Toutefois, dans un contexte de tension et de questionnement autour de cette technologie, son effet pourrait être à double tranchant, d’autant que certains projets nécessitent une longue médiation. « A priori, l’intention est bonne, mais les acteurs de la filière n’attendaient pas ce type de mesure. Cela peut finalement envoyer un signal négatif aux associations environnementales et aux riverains. Avec ce décret, on vient réduire leur capacité à exercer leur droit de recours, avec le risque d’alimenter l’idée que les projets se montent dans leur dos », explique Jérémie Priarollo, responsable ingénierie méthanisation de Solagro.
Les grands projets ciblés
Par ailleurs, les recours d’une durée supérieure à dix mois concernent les grands projets traitant quotidiennement plus de cent tonnes d’intrants. Ceux-ci obéissent en effet à un régime d’autorisation plus lourd et plus long. Selon Solagro, le décret serait davantage un levier d’optimisation pour ce type de projets, souvent portés par des développeurs privés. De leur côté, les petits projets de territoire, portés par des agriculteurs ou des collectifs citoyens, sont généralement soumis au régime de déclaration moins contraignant et nécessitent moins de temps de développement.
« Le décret s’adresse plus aux porteurs privés qui, eux, peuvent être satisfaits de cette réduction de la durée de recours. Cela signifie des projets moins longs à développer, et donc moins coûteux.
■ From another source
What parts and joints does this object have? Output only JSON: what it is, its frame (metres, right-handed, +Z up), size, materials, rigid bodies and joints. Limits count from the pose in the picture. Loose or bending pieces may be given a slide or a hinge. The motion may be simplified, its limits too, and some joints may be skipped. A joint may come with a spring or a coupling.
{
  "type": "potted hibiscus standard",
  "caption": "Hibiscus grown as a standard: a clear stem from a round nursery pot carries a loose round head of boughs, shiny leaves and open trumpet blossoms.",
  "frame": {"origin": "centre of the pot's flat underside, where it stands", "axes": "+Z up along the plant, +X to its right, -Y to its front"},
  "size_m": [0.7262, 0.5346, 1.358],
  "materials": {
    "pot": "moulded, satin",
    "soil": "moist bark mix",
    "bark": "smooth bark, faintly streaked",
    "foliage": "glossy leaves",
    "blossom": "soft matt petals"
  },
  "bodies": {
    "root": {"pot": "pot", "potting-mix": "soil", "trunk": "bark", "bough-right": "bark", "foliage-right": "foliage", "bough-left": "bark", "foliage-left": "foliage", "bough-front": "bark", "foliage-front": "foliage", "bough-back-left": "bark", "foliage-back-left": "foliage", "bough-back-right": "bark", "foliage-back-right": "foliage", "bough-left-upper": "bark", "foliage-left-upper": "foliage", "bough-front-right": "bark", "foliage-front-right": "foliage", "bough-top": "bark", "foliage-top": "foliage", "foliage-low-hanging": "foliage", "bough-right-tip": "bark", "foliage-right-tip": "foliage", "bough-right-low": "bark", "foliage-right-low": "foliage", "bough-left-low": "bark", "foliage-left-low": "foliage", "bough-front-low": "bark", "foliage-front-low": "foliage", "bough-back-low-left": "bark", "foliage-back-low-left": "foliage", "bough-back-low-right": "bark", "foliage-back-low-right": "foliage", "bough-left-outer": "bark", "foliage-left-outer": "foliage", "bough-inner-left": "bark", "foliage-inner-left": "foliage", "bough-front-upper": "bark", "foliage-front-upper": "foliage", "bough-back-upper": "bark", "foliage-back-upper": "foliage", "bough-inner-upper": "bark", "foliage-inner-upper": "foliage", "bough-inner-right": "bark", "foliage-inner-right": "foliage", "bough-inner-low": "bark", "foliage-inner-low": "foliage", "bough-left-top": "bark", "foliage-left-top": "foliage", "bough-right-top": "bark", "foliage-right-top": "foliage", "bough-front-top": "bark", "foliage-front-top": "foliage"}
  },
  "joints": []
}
Ces gros projets ont certainement leur place dans les territoires, mais ils doivent cohabiter avec des projets plus locaux, d’autant que ces derniers sont plus simples à monter et génèrent moins d’opposition », indique Jérémie Priarollo.
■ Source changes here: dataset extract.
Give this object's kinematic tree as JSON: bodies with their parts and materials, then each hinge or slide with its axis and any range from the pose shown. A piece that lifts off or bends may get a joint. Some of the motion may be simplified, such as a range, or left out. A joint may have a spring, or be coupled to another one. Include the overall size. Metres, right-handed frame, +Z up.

Pour Solagro, il serait préférable que la prochaine loi encourage, voire incite l’ouverture de la gouvernance et du capital des projets privés, à des collectivités et à des citoyens. « Cela permettrait de limiter en amont les risques d’opposition et de montrer que, contrairement aux idées reçues, les projets de méthanisation ne sont pas forcément des initiatives 100 % privées et qui n’apporteraient que des nuisances sur un territoire, sans aucune contrepartie », précise Jérémie Priarollo.